WRITTEN EXERCISE
In the records below, begin at the line that has "Continue the FreeCAD" and stop after the line that has "parts: MeshParts = field(default_factory=MeshParts)"; quote those lines verbatim and nothing more.
-------- RECORDED DATA --------
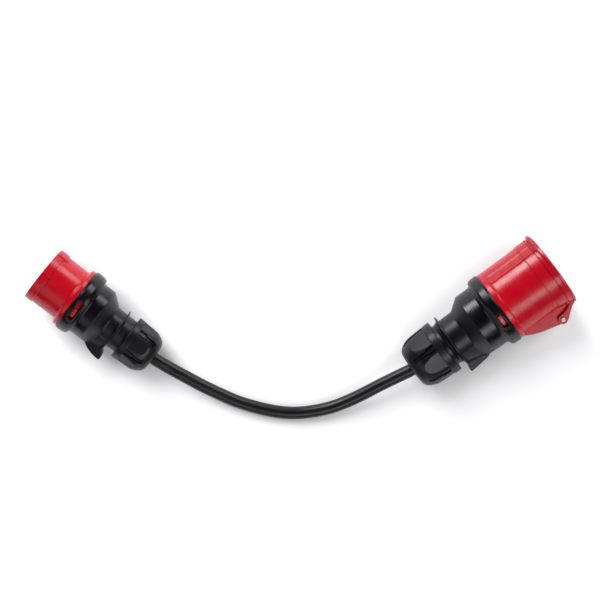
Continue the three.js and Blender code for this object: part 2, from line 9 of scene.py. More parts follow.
--------
-------- RECORDED DATA --------
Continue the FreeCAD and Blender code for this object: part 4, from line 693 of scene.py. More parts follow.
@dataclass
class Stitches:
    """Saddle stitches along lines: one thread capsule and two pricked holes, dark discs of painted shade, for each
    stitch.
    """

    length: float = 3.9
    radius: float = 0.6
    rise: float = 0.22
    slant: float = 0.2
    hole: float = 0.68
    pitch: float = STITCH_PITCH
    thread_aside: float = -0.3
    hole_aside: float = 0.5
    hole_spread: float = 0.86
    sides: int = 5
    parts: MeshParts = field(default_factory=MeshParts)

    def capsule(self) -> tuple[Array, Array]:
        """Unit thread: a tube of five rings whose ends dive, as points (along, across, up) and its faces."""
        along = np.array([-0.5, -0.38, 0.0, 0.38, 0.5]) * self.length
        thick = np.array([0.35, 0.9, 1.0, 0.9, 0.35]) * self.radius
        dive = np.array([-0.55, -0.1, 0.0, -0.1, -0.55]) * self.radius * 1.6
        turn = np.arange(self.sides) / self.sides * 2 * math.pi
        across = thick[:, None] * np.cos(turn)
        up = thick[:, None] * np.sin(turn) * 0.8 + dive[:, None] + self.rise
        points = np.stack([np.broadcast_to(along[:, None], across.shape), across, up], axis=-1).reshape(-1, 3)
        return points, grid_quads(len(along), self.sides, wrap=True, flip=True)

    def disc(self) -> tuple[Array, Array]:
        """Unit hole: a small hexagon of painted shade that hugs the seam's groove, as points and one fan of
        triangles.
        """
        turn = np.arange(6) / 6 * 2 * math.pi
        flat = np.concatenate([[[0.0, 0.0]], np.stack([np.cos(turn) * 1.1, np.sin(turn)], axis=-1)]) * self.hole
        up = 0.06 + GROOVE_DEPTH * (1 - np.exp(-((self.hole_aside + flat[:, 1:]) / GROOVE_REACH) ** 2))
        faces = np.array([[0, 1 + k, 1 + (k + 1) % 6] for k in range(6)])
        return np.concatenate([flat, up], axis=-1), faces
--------
WRITTEN ANSWER
Continue the FreeCAD and Blender code for this object: part 4, from line 693 of scene.py. More parts follow.
@dataclass
class Stitches:
    """Saddle stitches along lines: one thread capsule and two pricked holes, dark discs of painted shade, for each
    stitch.
    """

    length: float = 3.9
    radius: float = 0.6
    rise: float = 0.22
    slant: float = 0.2
    hole: float = 0.68
    pitch: float = STITCH_PITCH
    thread_aside: float = -0.3
    hole_aside: float = 0.5
    hole_spread: float = 0.86
    sides: int = 5
    parts: MeshParts = field(default_factory=MeshParts)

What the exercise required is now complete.